*** RECORDED INFORMATION ***

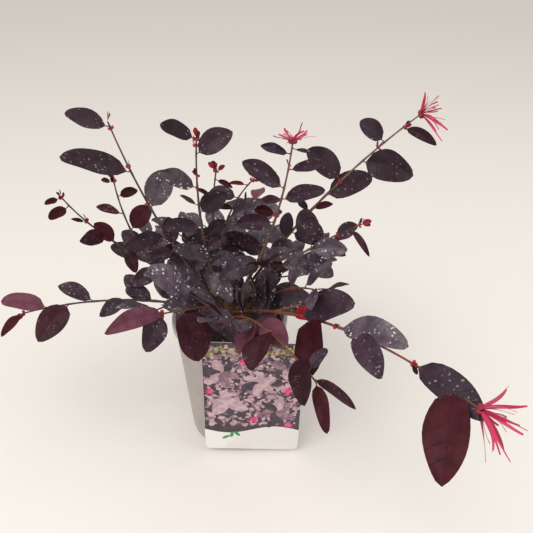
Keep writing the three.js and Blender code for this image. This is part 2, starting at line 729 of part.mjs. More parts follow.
function keepPieces(points, radius, limbName) {
  for (let k = 0; k + 1 < points.length; k++) {
    grown.pieces.push({ from: points[k], to: points[k + 1], radius, limbName });
  }
}

function lineIsClear(points, radius, limbName) {
  for (let k = 1; k + 1 < points.length; k++) {
    const [from, to] = [points[k], points[k + 1]];
    if (grown.leaves.some((leaf) => piecePierces(from, to, leaf.room, LEAF_ROOM, radius))) return false;
    for (const piece of grown.pieces) {
      if (piece.limbName === limbName) continue;
      const middle = from.clone().add(to).multiplyScalar(0.5);
      const other = piece.from.clone().add(piece.to).multiplyScalar(0.5);
      const reach = (from.distanceTo(to) + piece.from.distanceTo(piece.to)) / 2;
      if (middle.distanceTo(other) < Math.max(reach, SHOOT_ROOM) + radius + piece.radius) return false;
    }
  }
  return true;
}

// Width of a blade at a share of its length, as a share of its full breadth
function bladeWidth(share) {
  return Math.pow(Math.sin(Math.PI * Math.pow(share, LEAF_SHOULDER)), LEAF_FULLNESS);
}

// One leaf: a three-sided stalk that starts inside its twig and widens into a thin blade with a raised
// midrib and two edges, closed to a point at the tip
function leafSolid(leaf) {
  const side = leaf.normal.clone().cross(leaf.axis);
  const half = leaf.breadth / 2;
  const thick = leaf.length * LEAF_THICKNESS;
  const at = (share, across, up) => {
    const arch = LEAF_ARCH * leaf.length * 4 * share * (1 - share);
    return leaf.foot
      .clone()
      .addScaledVector(leaf.axis, leaf.length * share)
      .addScaledVector(side, across)
      .addScaledVector(leaf.normal, up)
      .add(vector(0, 0, arch));
  };
  const thin = STALK_TOP_RADIUS;
  const rings = [
    [
      leaf.root.clone().addScaledVector(side, STALK_RADIUS),
      leaf.root.clone().addScaledVector(leaf.normal, STALK_RADIUS),
      leaf.root.clone().addScaledVector(side, -STALK_RADIUS),
    ],
    [at(0, thin, -thin / 2), at(0, 0, thin), at(0, -thin, -thin / 2)],
  ];
  const under = -thick * LEAF_UNDERSIDE;
  for (const share of LEAF_STATIONS) {
    const wide = half * bladeWidth(share);
    rings.push([at(share, wide, under), at(share, 0, thick + under), at(share, -wide, under)]);
  }
  return solidOf(skin(rings, at(1, 0, 0)));
}

// Petal lines of a flower, spread about its aim by the golden angle
function petalLines(tip, flower, random) {
  const aim = direction(...flower.aim);
  const across = (Math.abs(aim.z) < 0.9 ? vector(0, 0, 1) : vector(1, 0, 0)).cross(aim).normalize();
  const up = aim.clone().cross(across);
  const [least, most] = flower.opening;
  return Array.from({ length: PETALS }, (_, k) => {
    const open = (least + (most - least) * Math.sqrt((k + 0.5) / PETALS)) * DEGREE;
    const round = k * GOLDEN_ANGLE * DEGREE;
    const reach = flower.reach * (PETAL_REACH.least + PETAL_REACH.spread * random());
    const droop = PETAL_DROOP.least + PETAL_DROOP.spread * random();
    const out = across.clone().multiplyScalar(Math.cos(round)).addScaledVector(up, Math.sin(round));
    const line = aim.clone().multiplyScalar(Math.cos(open)).addScaledVector(out, Math.sin(open));
    return [(CUP_RADIUS * PETAL_ROOT) / reach, PETAL_MIDDLE, 1].map((share) =>
      tip
        .clone()
        .addScaledVector(line, reach * share)
        .add(vector(0, 0, -droop * reach * share * share)),
    );
  });
}

// One petal: a three-sided strap that narrows a little to its end
function petalSolid(points, centre) {
  const run = points[2].clone().sub(points[0]).normalize();
  const flat = run.clone().cross(points[0].clone().sub(centre)).normalize();
  const side = flat.lengthSq() > 0.5 ? flat : run.clone().cross(vector(1, 0, 0)).normalize();
  const face = run.clone().cross(side).normalize();
  const rings = points.map((point, k) => {
    const half = (PETAL_WIDTH / 2) * (1 - PETAL_NARROWING * k);
    return [
      point.clone().addScaledVector(side, half),
      point.clone().addScaledVector(face, PETAL_THICKNESS),
      point.clone().addScaledVector(side, -half),
    ];
  });
  return solidOf(skin(rings));
}

// Joins a list of solids in pairs
function joined(solids) {
  let round = solids;
  while (round.length > 1) {
    const half = Math.ceil(round.length / 2);
    round = round.slice(0, half).map((solid, k) => {
      const partner = round[half + k];
      return partner ? solid.add(partner) : solid;
    });
  }
  return round[0];
}

const POT_LOOK = { color: 0xa59e9b, roughness: 0.6, metalness: 0 };
const SOIL_LOOK = { color: 0x2a1f1a, roughness: 1, metalness: 0 };
const CARD_LOOK = { color: 0xe9e6e2, roughness: 0.35, metalness: 0 };
const BARK_LOOK = { color: 0x6e3f2c, roughness: 0.85, metalness: 0 };
const LEAF_LOOK = { color: 0x43303c, roughness: 0.5, metalness: 0 };

addNode("pot", geometryOf(makePot()), POT_LOOK);
addNode("soil", geometryOf(makeSoil()), SOIL_LOOK);
addNode("plant_card", geometryOf(makeCard()), CARD_LOOK);
addNode("stem", makeStem(), BARK_LOOK);

// Every cane's line is laid down first, so that leaves keep clear of all of them
for (const cane of CANES) {
  cane.line = growLine(caneSeat(cane), cane);
  cane.twigs = [];
  keepPieces(cane.line, CANE_RADIUS, cane.name);
  if (cane.flower) {
    const tip = cane.line[CANE_STEPS];
    const out = cane.flower.reach * FLOWER_MIDDLE;
    const centre = tip.clone().addScaledVector(direction(...cane.flower.aim), out);
    grown.flowers.push({ centre, room: FLOWER_ROOM, limbName: cane.name });
  }
}
for (const cane of CANES) {
  const random = randomStream(cane.seed);
  const face = direction(...cane.face);
  for (const leaf of cane.leaves) growLeaf(cane.line, leaf, face, random, cane.name);
}
for (const cane of CANES) {
  const random = randomStream(cane.seed + SHOOT_STREAM);
  for (const [share, swing, length] of cane.shoots) {
    const { point } = along(cane.line, share);
    const rise = SIDE_SHOOT_RISE + SIDE_SHOOT_RISE_SPREAD * random();
    const side = cane.azimuth + cane.turn * share + swing;
    for (const more of SIDE_SHOOT_SWINGS) {
      const sway = SIDE_SHOOT_SWAY * (random() - 0.5);
      const shoot = { azimuth: side + more, turn: sway, rise, tipRise: rise + SIDE_SHOOT_BEND, length };
      const line = growLine(point, shoot);
      if (!lineIsClear(line, SIDE_SHOOT_RADIUS, cane.name)) continue;
      cane.twigs.push(line);
      keepPieces(line, SIDE_SHOOT_RADIUS, cane.name);
      const face = direction(side, SIDE_SHOOT_FACE_RISE);
      SIDE_SHOOT_LEAVES.forEach((leafLength, k) => {
        const turn = (k % 2 ? -1 : 1) * (SIDE_LEAF_TURN - SIDE_LEAF_CLOSING * k);
        const place = (k + 1) / SIDE_SHOOT_LEAVES.length;
        growLeaf(line, [place, turn, leafLength], face, random, cane.name);
      });
      break;
    }
  }
}
for (const cane of CANES) {
  const random = randomStream(cane.seed + INNER_STREAM);
  const until = INNER_UNTIL[cane.rise > LOW_RISE ? "upright" : "low"];
  const count = Math.floor((until - cane.bareShare * cane.length) / INNER_SPACING);
  for (let k = 0; k < count; k++) {
    const share = cane.bareShare + ((k + 1) * INNER_SPACING) / cane.length;
    const turn = k % 2 ? INNER_TURN : -INNER_TURN;
    const lean = k % 4 < 2 ? INNER_LEAN : -INNER_LEAN;
    const length = INNER_LENGTH.least + INNER_LENGTH.spread * random();
    growLeaf(cane.line, [share, turn, length, lean], direction(...cane.face), random, cane.name);
  }
}

for (const cane of CANES) {
  const radiusAt = (share) => CANE_RADIUS + (CANE_TIP_RADIUS - CANE_RADIUS) * share;
  const bare = cane.bareShare;
  const bough = limb(stretch(cane.line, 0, bare), radiusAt(0), radiusAt(bare), BOUGH_SIDES);
  addNode("bough_" + cane.name, bough, BARK_LOOK);
  const start = bare + BOUGH_GAP / cane.length;
  const leafy = stretch(cane.line, start, 1, SHOOT_RING_STEP);
  const shoot = limb(leafy, radiusAt(start), radiusAt(1), SHOOT_SIDES);
  const solids = [solidOf(shoot)];
  for (const line of cane.twigs) {
    const twig = stretch(line, 0, 1, TWIG_RING_STEP);
    solids.push(solidOf(limb(twig, SIDE_SHOOT_RADIUS, CANE_TIP_RADIUS, SIDE_SHOOT_SIDES)));
  }
  for (const leaf of grown.leaves.filter((one) => one.limbName === cane.name)) {
    solids.push(leafSolid(leaf));
  }
  if (cane.flower) {
    const tip = cane.line[CANE_STEPS];
    const cup = new THREE.IcosahedronGeometry(CUP_RADIUS, 0).translate(tip.x, tip.y, tip.z);
    solids.push(solidOf(cup));
    const random = randomStream(cane.seed + PETAL_STREAM);
    for (const points of petalLines(tip, cane.flower, random)) solids.push(petalSolid(points, tip));
  }
  addNode("foliage_" + cane.name, geometryOf(largestPiece(joined(solids))), LEAF_LOOK);
}

export default root;
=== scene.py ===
import math

import bmesh
import bpy
import numpy as np
from mathutils import Matrix, Vector, noise


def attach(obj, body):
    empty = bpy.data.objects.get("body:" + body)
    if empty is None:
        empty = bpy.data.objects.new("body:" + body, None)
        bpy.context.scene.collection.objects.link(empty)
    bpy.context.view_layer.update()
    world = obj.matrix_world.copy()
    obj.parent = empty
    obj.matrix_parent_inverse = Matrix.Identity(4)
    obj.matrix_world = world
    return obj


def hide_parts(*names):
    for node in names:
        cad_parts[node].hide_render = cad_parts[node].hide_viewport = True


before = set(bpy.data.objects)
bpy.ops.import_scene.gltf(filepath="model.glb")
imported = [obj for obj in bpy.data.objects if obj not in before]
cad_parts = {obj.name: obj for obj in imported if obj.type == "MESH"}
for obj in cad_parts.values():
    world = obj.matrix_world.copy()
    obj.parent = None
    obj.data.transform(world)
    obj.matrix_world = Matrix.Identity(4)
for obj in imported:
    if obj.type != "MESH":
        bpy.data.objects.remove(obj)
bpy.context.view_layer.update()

MM = 0.001
GAP = 0.3
UP = np.array([0.0, 0.0, 1.0])
SIDEWAYS = np.array([1.0, 0.0, 0.0])
# A little off upright, so that an upright line has a vector square to both
NEARLY_UP = UP + 0.01
# A unit vector that rises more than this counts as upright
UPRIGHT_ABOVE = 0.9

# Camera: its place in millimetres and its pitch in degrees, fitted to the photo's perspective
CAMERA_PLACE = (34, -500, 505)
CAMERA_PITCH = 31.7
PHOTO_SIDE = 533
FOCAL_PIXELS = 620
PRINCIPAL_PIXELS_LEFT = 2.5
SENSOR = 36

# Pot, soil and plant card
POT_HEIGHT = 140
POT_FOOT_RADIUS = 43.5
POT_TOP_RADIUS = 55
POT_WALL = 1.5
POT_FLOOR = 2.2
POT_STEPS = 128
WALL_RINGS = [20, 50, 80, 110]
RIM_HEIGHT = 8
RIM_OUT = 2.4
RIM_ROUNDING = 0.8
FOOT_ROUNDING = 2
DRAIN_HOLES = 6
DRAIN_RADIUS = 4
DRAIN_CIRCLE = 31
DRAIN_SIDES = 32
DRILL_LENGTH = 4 * POT_FLOOR
SOIL_EDGE = 128
SOIL_LEVEL = 131.5
SOIL_LEVEL_RADIUS = 24
CARD_WIDTH = 95
CARD_HEIGHT = 147
CARD_THICKNESS = 0.7
CARD_CORNER = 5
CARD_CENTRE_X = 21
CARD_FOOT = {"y": -50.2, "z": 5}
CARD_LEAN = 3.4
CARD_SKEW = 1.4
HOOK_X = 9
HOOK_WIDTH = 16
HOOK_OVER_RIM = GAP + CARD_THICKNESS / 2
HOOK_INNER_Y = -47.2
HOOK_DEPTH = 22

# Stem and canes
STEM_HEIGHT = 32
STEM_RADIUS = 6.6
STEM_TOP_RADIUS = 4.6
STEM_FLARE = 5
STEM_FLARE_HEIGHT = 5
STEM_LOBES = 5
STEM_LOBE_DEPTH = 0.4
STEM_LEAN = np.array([-1.2, 0.8])
CANE_STEPS = 14
CANE_RADIUS = 1.6
CANE_TIP_RADIUS = 0.6
SIDE_SHOOT_RADIUS = 1
SIDE_SHOOT_RISE = 8
SIDE_SHOOT_RISE_SPREAD = 14
SIDE_SHOOT_BEND = 12
SIDE_SHOOT_SWAY = 20
SIDE_SHOOT_FACE_RISE = 50
SIDE_SHOOT_SWINGS = [0, 25, -25, 50]
SIDE_SHOOT_LEAVES = [34, 38, 30]
SIDE_LEAF_TURN = 55
SIDE_LEAF_CLOSING = 15
SHOOT_ROOM = 4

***

AIM OF THE EXERCISE – Transcribe the lines above from the one with "radiusAt(start), radiusAt(1), SHOOT_SIDES);" through the one with "bpy.data.objects.remove(obj)". Include both ends and leave out every other line.

THE OUTPUT –
  const shoot = limb(leafy, radiusAt(start), radiusAt(1), SHOOT_SIDES);
  const solids = [solidOf(shoot)];
  for (const line of cane.twigs) {
    const twig = stretch(line, 0, 1, TWIG_RING_STEP);
    solids.push(solidOf(limb(twig, SIDE_SHOOT_RADIUS, CANE_TIP_RADIUS, SIDE_SHOOT_SIDES)));
  }
  for (const leaf of grown.leaves.filter((one) => one.limbName === cane.name)) {
    solids.push(leafSolid(leaf));
  }
  if (cane.flower) {
    const tip = cane.line[CANE_STEPS];
    const cup = new THREE.IcosahedronGeometry(CUP_RADIUS, 0).translate(tip.x, tip.y, tip.z);
    solids.push(solidOf(cup));
    const random = randomStream(cane.seed + PETAL_STREAM);
    for (const points of petalLines(tip, cane.flower, random)) solids.push(petalSolid(points, tip));
  }
  addNode("foliage_" + cane.name, geometryOf(largestPiece(joined(solids))), LEAF_LOOK);
}

export default root;
=== scene.py ===
import math

import bmesh
import bpy
import numpy as np
from mathutils import Matrix, Vector, noise


def attach(obj, body):
    empty = bpy.data.objects.get("body:" + body)
    if empty is None:
        empty = bpy.data.objects.new("body:" + body, None)
        bpy.context.scene.collection.objects.link(empty)
    bpy.context.view_layer.update()
    world = obj.matrix_world.copy()
    obj.parent = empty
    obj.matrix_parent_inverse = Matrix.Identity(4)
    obj.matrix_world = world
    return obj


def hide_parts(*names):
    for node in names:
        cad_parts[node].hide_render = cad_parts[node].hide_viewport = True


before = set(bpy.data.objects)
bpy.ops.import_scene.gltf(filepath="model.glb")
imported = [obj for obj in bpy.data.objects if obj not in before]
cad_parts = {obj.name: obj for obj in imported if obj.type == "MESH"}
for obj in cad_parts.values():
    world = obj.matrix_world.copy()
    obj.parent = None
    obj.data.transform(world)
    obj.matrix_world = Matrix.Identity(4)
for obj in imported:
    if obj.type != "MESH":
        bpy.data.objects.remove(obj)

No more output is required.